Written by Shagofa S | September 2025
On the night of August 31, Afghan people woke up from a terrible dream, a dream so violent and painful that at first I told myself it must be over, that it was only a nightmare. But this was not a dream. Under the Afghan sky, the earth had really broken. Houses flattened, roofs collapsed and a country that slept in the dark woke up to ruins.
What happened to children? What became of the families? The homes that were once full of noise and life are now empty.
I think of Ghulam Ali, whose wife and children were killed while his body lay under the Afghan sky. The earth had really broken. Only two of his children survived, one who had been at school and another who had been sleeping on the highest ground so they might have been safe. But wishes are small when everything is gone.
I think of Bibi Gul an elderly grandmother who had only her grandchildren. Now they are all gone. She cries that she would rather have died in their place. What is left for her now in this lonely world? Sometimes disasters are so harsh that a person does not know where to fall apart. If only we could know beforehand what will happen, but we cannot.
Fate decides when and where to strike. This deadly earthquake in eastern Afghanistan has taken more than 2200 lives and wounded over 3000 people. Thousands of bodies were carried and buried. Many of the dead were women, elderly and children. Villages were wiped out, people who had whole lives tied to one home lost everything in a single night.

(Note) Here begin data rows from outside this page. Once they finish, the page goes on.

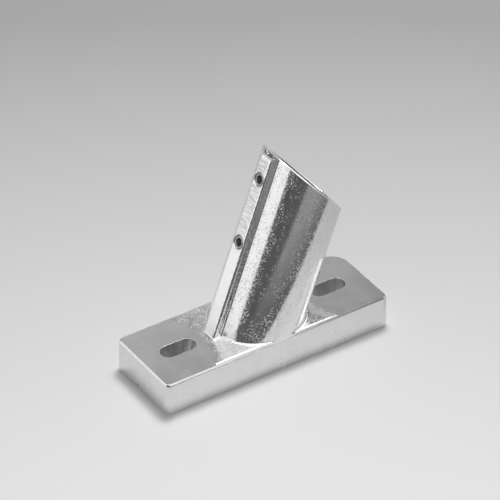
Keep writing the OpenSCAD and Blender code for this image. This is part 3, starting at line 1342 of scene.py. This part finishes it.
@dataclass
class Studio:
    """Pale floor, soft light, the camera, and sheets that only the metal's reflections see."""

    azimuth: float = math.radians(-33.6)
    elevation: float = math.radians(36.8)
    distance: float = 3.0
    shift_right: float = -2.36 * MM
    shift_up: float = 65.6 * MM
    lens: float = 316.5
    sensor: float = 36.0
    clip: Pair = (0.1, 20.0)
    floor_half: float = 2.5
    floor_drop: float = -0.05 * MM
    # The floor's colour over its reach away from the camera: painted shade, darker further away, standing
    # in for the light's fall-off.
    floor_reach: Pair = (-0.16, 0.40)
    floor_shade_tones: Pair = (0.89, 0.41)
    room_reach: Pair = (-0.6, 0.6)
    room_tones: Pair = (0.37, 1.2)
    fill_light: float = 0.4
    sheet_lift: float = 0.5 * MM
    lamp_place: Triple = (0.28, 0.26, 1.3)
    lamp_aim: Triple = (0.0, 0.0, 0.06)
    lamp_side: float = 0.42
    lamp_power: float = 12.2

    def camera(self) -> None:
        """Makes the camera at the photograph's viewing angle."""
        a, e = self.azimuth, self.elevation
        back = Vector((math.sin(a) * math.cos(e), -math.cos(a) * math.cos(e), math.sin(e)))
        right = Vector((math.cos(a), math.sin(a), 0.0))
        up = back.cross(right)
        data = bpy.data.cameras.new("camera")
        data.sensor_width, data.lens = self.sensor, self.lens
        data.clip_start, data.clip_end = self.clip
        made = put_in_scene("camera", data)
        place = right * self.shift_right + up * self.shift_up + back * self.distance
        made.matrix_world = Matrix.Translation(place) @ Matrix((right, up, back)).transposed().to_4x4()
        bpy.context.scene.camera = made

    def floor(self) -> None:
        """Lays the pale floor just under the plate; its colour is a painted shade that makes it paler
        towards the camera and darker away from it.
        """
        shader, half = Shader(bpy.data.materials.new("studio_paper")), self.floor_half
        away = shader.along((-math.sin(self.azimuth), math.cos(self.azimuth), 0.0))
        # Painted shade: the floor's colour darkens away from the camera in place of the light's fall-off.
        tone = shader.remap(away, *self.floor_reach, *self.floor_shade_tones)
        corners = level(self.floor_drop, (-half, -half), (half, -half), (half, half), (-half, half))
        sheet("studio_floor", corners, shader.finish("BsdfDiffuse", {"Color": shader.grey(tone, tone)}))

    def reflector(self, name: str, tone: float | Ramp, corners: list[Triple]) -> None:
        """Adds a sheet that only reflections see.

        Args:
            name: the sheet's name.
            tone: its brightness, which is even or graded.
            corners: its corners in order.
        """
        shader = Shader(bpy.data.materials.new(name))
        strength = tone.tone(shader) if isinstance(tone, Ramp) else tone
        glow = shader.finish("Emission", {"Color": (1, 1, 1, 1), "Strength": strength})
        made = sheet(name, corners, glow)
        made.visible_camera = made.visible_diffuse = made.visible_shadow = False

    def reflectors(self) -> None:
        """Stands the bright, grey and dark sheets round the object."""
        lift = self.sheet_lift
        front = Ramp((0, -1, 0), 0.14, 0.36, 0.10, 0.33)
        right = Ramp((1, 0, 0), 0.05, 0.16, 0.69, 0.52)
        back = Ramp((0.1, 0, 1), 0.36, 0.46, 0.64, 0.12)
        for name, tone, corners in [
            ("bright_sheet_left", 1.0, level(
                lift, (-0.75, -0.15), (-0.16, -0.05), (-0.16, 0.6), (-0.75, 0.6))),
            ("bright_wall_left", 1.05, upright(0, 0.8, (-0.76, -0.19), (-0.76, 1.0))),
            ("bright_wall_right", 1.8, upright(0.4, 1.2, (0.9, -0.5), (0.9, 0.35))),
            ("dark_sheet_left", 0.10, level(
                lift, (-2.5, -2.4), (-0.24, -2.4), (-0.24, -0.066), (-0.75, -0.152), (-2.5, -0.2))),
            ("dark_sheet_front", front, level(
                lift, (-0.24, -2.4), (0.7, -2.4), (0.7, -0.42), (0.0, -0.125), (-0.05, -0.085),
                (-0.12, -0.068), (-0.24, -0.066))),
            ("grey_sheet_right", right, level(
                lift, (0.0, -0.066), (0.105, -0.066), (0.105, 0.3), (0.7, 0.3), (0.7, -0.42),
                (0.0, -0.125))),
            ("dark_wall_left", 0.09, upright(0, 0.9, (-1.1, -0.26), (-0.45, -1.2))),
            ("dark_card_right", 0.14, [
                (0.155, -0.35, 0.03), (0.4, -0.35, 0.03), (0.4, -0.35, 0.42), (0.245, -0.35, 0.42)]),
            ("dark_wall_front", 0.09, upright(0, 0.4, (-0.45, -1.2), (0.1, -1.4))),
            ("grey_wall_back", back, upright(0.1, 0.75, (-0.1, 0.4), (0.9, 0.4))),
        ]:
            self.reflector(name, tone, corners)

    def lamp(self) -> None:
        """Hangs the soft light, in which only the plate throws a shadow."""
        data = bpy.data.lights.new("softbox_top", "AREA")
        data.shape = "RECTANGLE"
        data.size = data.size_y = self.lamp_side
        data.energy = self.lamp_power
        made = put_in_scene("softbox_top", data)
        made.visible_camera = False
        made.location = self.lamp_place
        made.rotation_mode = "QUATERNION"
        way = Vector(self.lamp_aim) - Vector(self.lamp_place)
        made.rotation_quaternion = way.to_track_quat("-Z", "Y")
        blockers = bpy.data.collections.new("softbox_top_blockers")
        blockers.objects.link(bpy.data.objects["plate_skin"])
        made.light_linking.blocker_collection = blockers

    def world(self) -> None:
        """Fills the room with soft light, paler behind the camera than behind the object."""
        world = bpy.data.worlds.new("studio_room")
        bpy.context.scene.world = world
        shader = Shader(world, "OutputWorld")
        toward = shader.along((math.sin(self.azimuth), -math.cos(self.azimuth), 0.0), "Generated")
        tone = shader.remap(toward, *self.room_reach, *self.room_tones)
        seen = shader.add("LightPath").outputs["Is Glossy Ray"]
        strength = shader.remap(seen, 0.0, 1.0, self.fill_light)
        shader.finish("Background", {"Color": tone, "Strength": strength})

    def build(self) -> None:
        """Sets up everything around the object."""
        self.camera()
        self.floor()
        self.world()
        self.reflectors()
        self.lamp()


def main() -> None:
    """Builds the pieces in order, dresses them and sets up the studio."""
    logging.basicConfig(level=logging.INFO, format="%(name)s: %(message)s")
    bpy.context.scene.view_settings.view_transform = "Standard"
    for skin in Casting(PLATE, SOCKET).build():
        LOG.info("%s: %d faces", skin.name, len(skin.data.polygons))
    steel = ScrewSteel().material("screw_steel")
    for node, reach in zip(("set_screw_lower", "set_screw_upper"), SOCKET.screw_reaches):
        LOG.info("%s", SetScrew(SOCKET, node, reach).build(steel).name)
    Studio().build()


if __name__ == "__main__":
    main()
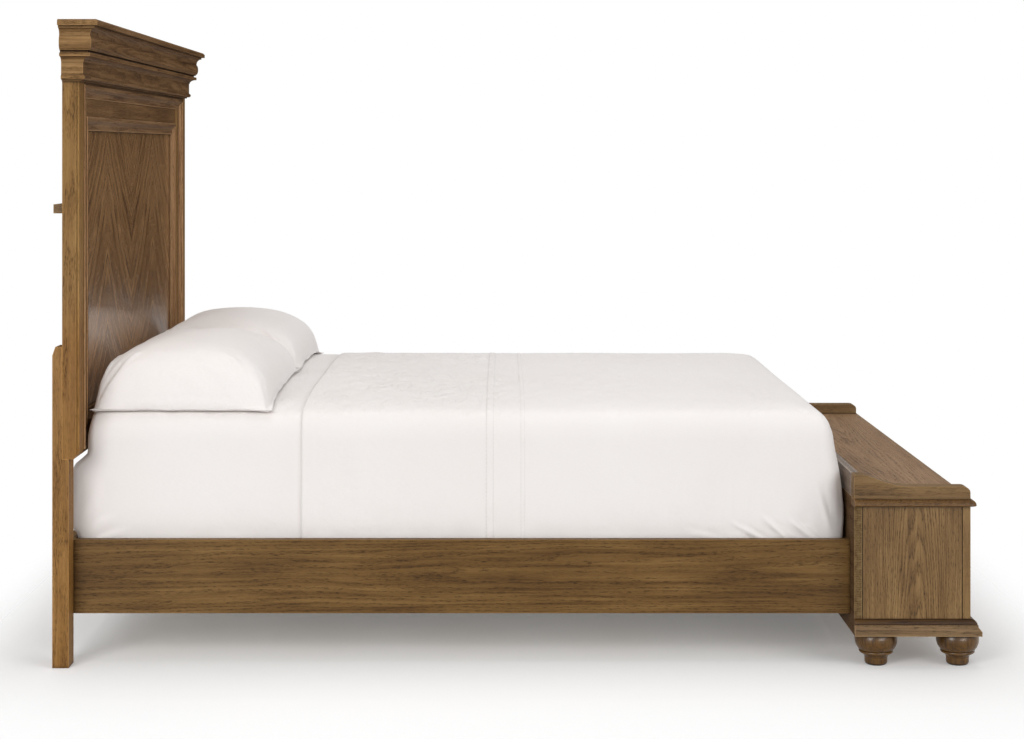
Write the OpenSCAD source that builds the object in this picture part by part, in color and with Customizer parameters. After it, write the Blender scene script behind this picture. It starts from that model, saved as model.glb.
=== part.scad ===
// Queen storage bed: panelled headboard with a cornice, side rails with slats,
// and a blanket bench at the foot whose lid lifts. Millimetres, +Z up.
// +X runs from the headboard to the bench, left is the -Y side, the floor is z = 0.

/* [Mattress] */
// Nominal length of the mattress
mattress_l = 2032; // [1900:1:2130]
// Nominal width of the mattress
mattress_w = 1524; // [1350:1:1930]
// Height of the mattress at its edge
mattress_h = 247; // [200:1:300]
// Height of the box foundation under it
foundation_h = 230; // [180:1:260]
// Crown of the made bed above its edge
crown = 24; // [10:1:40]
// Gap between the mattress and each side rail
side_gap = 8; // [5:1:20]
// Well length beyond the mattress, at the level of the rails
end_gap = 30; // [25:1:60]
// How much smaller than nominal the mattress is made, each way
under_size = 10; // [6:1:16]
// Radius of the mattress's upright corners
corner_r = 32; // [20:1:90]
// Thickness of a bed sheet with its stitching
sheet_t = 1.5; // [1:0.1:3]
// Distance from the headboard's mouldings to the top sheet's hem
hem_back = 573; // [450:1:700]
// How far the sheets are tucked below the rail's top
tuck = 70; // [40:1:100]

/* [Pillows] */
// Length of a pillow across the bed
pillow_l = 700; // [600:1:740]
// Width of a pillow along the bed
pillow_w = 487; // [420:1:520]
// Height of a pillow's crown above its seam
pillow_h = 171; // [120:1:210]
// Space between the two pillows
pillow_gap = 60; // [40:1:120]
// How far a pillow's long sides draw in between its corners
draw_in = 13; // [5:1:25]

/* [Headboard] */
// Full height of the headboard
head_h = 1700; // [1500:1:1900]
// Thickness of the headboard's frame
body_t = 45; // [42:1:60]
// Height of the headboard body's lower edge
body_bottom = 548; // [480:1:600]
// Width of the flat face of a stile
stile_flat = 55; // [40:1:80]
// Width of the outer moulding
outer_mould_w = 36; // [28:1:50]
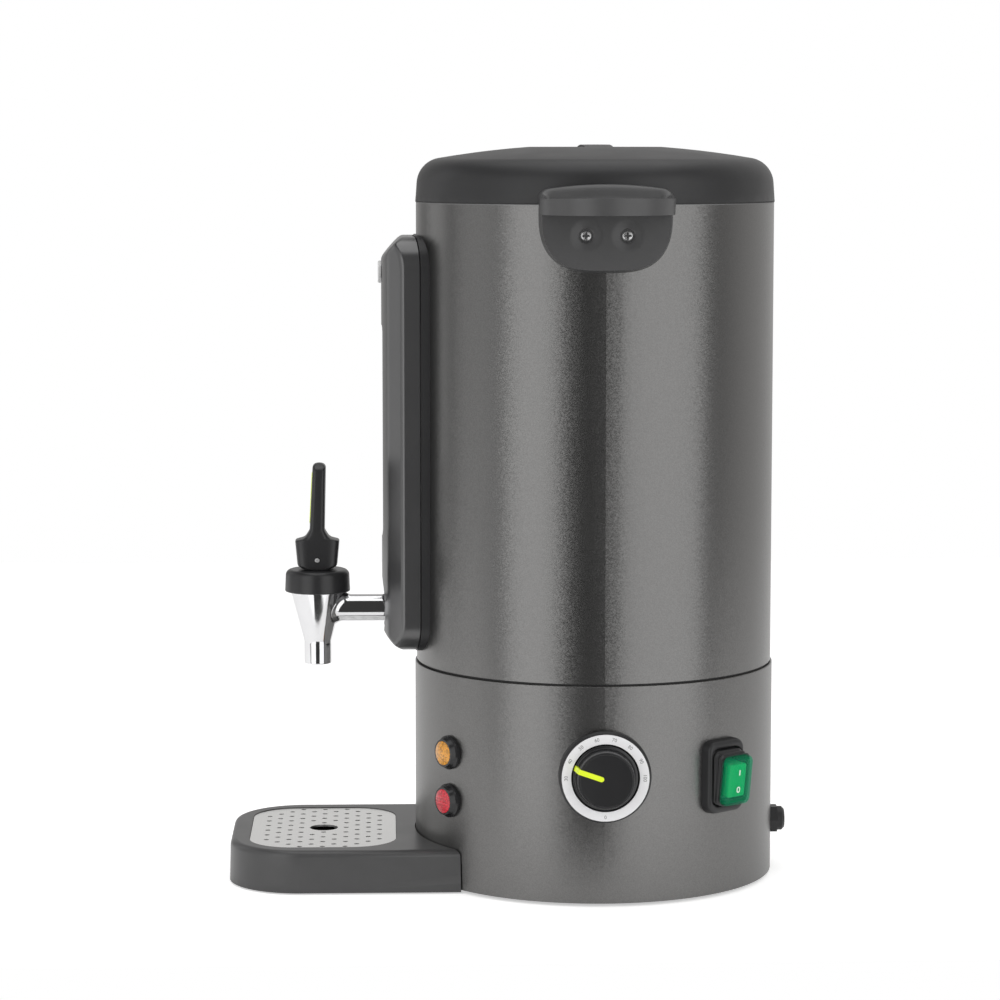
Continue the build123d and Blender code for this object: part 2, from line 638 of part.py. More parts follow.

Sometimes I ask myself; if we are going to suffer like this, after building our hopes and wings to reach our dreams, why are those wings cut? Why are we bound and held back, and then shaken again while still asleep? You wake up and your hands find nothing; your loved ones are no longer at your side. They are gone in a single moment. Maybe they did not want to leave, but they have gone and the father’s last hope, the small child’s trust, remains broken. Why must life pass under such a sky full of pain? Natural disasters are always unpredictable and we cannot control them. But we can see the cost; the ruined houses, the cold nights without shelter, the faces of people who have lost everything. We must not forget them. Even in the middle of such sorrow, we still hold a small hope, hope for a day when things will be better, when no family has to bury their children and will help will reach everyone who needs it. Until then, we remember the lost, we care for the injured, and we keep faith that our country will heal.